We now have another divergence from R. Instead of applying a function (caret::train) to our data, we instantiate a model object and make use of internal methods. Like caret, sklearn has a unified api for doing so (initialize, fit(), predict()):

svmGS.fit(X, y);

Visualizing the Results

Below is a matplotlib visualization that is approximately identical to the one produced with ggplot. Clearly there is less ‘magic’ going on behind the scenes.
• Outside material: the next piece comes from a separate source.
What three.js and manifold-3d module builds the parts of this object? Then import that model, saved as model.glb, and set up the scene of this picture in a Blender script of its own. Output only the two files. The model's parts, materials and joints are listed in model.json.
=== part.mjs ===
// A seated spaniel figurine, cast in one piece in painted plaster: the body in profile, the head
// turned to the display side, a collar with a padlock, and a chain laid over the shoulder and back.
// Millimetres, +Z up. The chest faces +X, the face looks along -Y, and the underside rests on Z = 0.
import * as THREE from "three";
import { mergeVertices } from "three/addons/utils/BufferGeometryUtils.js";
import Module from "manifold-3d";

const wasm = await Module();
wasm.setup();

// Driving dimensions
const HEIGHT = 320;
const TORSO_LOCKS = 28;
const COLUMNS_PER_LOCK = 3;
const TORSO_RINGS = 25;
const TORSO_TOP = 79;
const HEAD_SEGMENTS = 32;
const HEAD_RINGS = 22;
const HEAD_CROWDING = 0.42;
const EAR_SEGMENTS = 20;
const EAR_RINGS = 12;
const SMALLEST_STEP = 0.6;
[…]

Perhaps this allows for greater flexibility, certainly it allows for greater frustration…

# Plotting code heavily borrowed from
# http://scikit-learn.org/stable/auto_examples/svm/plot_rbf_parameters.html
# plot the scores of the grid
# grid_scores_ contains parameter settings and scores
# We extract just the scores
n_labs = 40
scores = [x[1] for x in svmGS.grid_scores_]
scores = np.array(scores).reshape(len(C_range), len(gamma_range))

plt.figure(figsize=(16,8) )
plt.imshow(scores,
           interpolation='nearest',
           cmap=plt.cm.viridis,
           norm=MidpointNormalize(vmin=0.6, midpoint=0.75),
           aspect = 0.5)
plt.xlabel('Gamma')
plt.ylabel('C')
plt.colorbar()
plt.xticks(np.arange(0, len(gamma_range), n_labs), np.round(gamma_range[::n_labs],3), rotation=45)
plt.yticks(np.arange(0, len(C_range), n_labs),     np.round(C_range[::n_labs],2))
plt.title('PySVC 5-fold Cross-Validation Accuracy')
plt.grid(False)
plt.show()

The result looks very similar, but not identical to the results from R. We can extract the best model parameters using:

svmGS.best_params_
##            gamma        C
## 53056 0.21752040 1.631173

Conclusion

We have seen that both languages have fairly simple interfaces to some very powerful techniques. There were differences in both the implementations, which was most obvious in the contrast between the functional caret style, and the more explicitly object-oriented approach taken by sklearn. There were also differences in the final parameters chosen by the two implementations, although we did not explore the reasons here.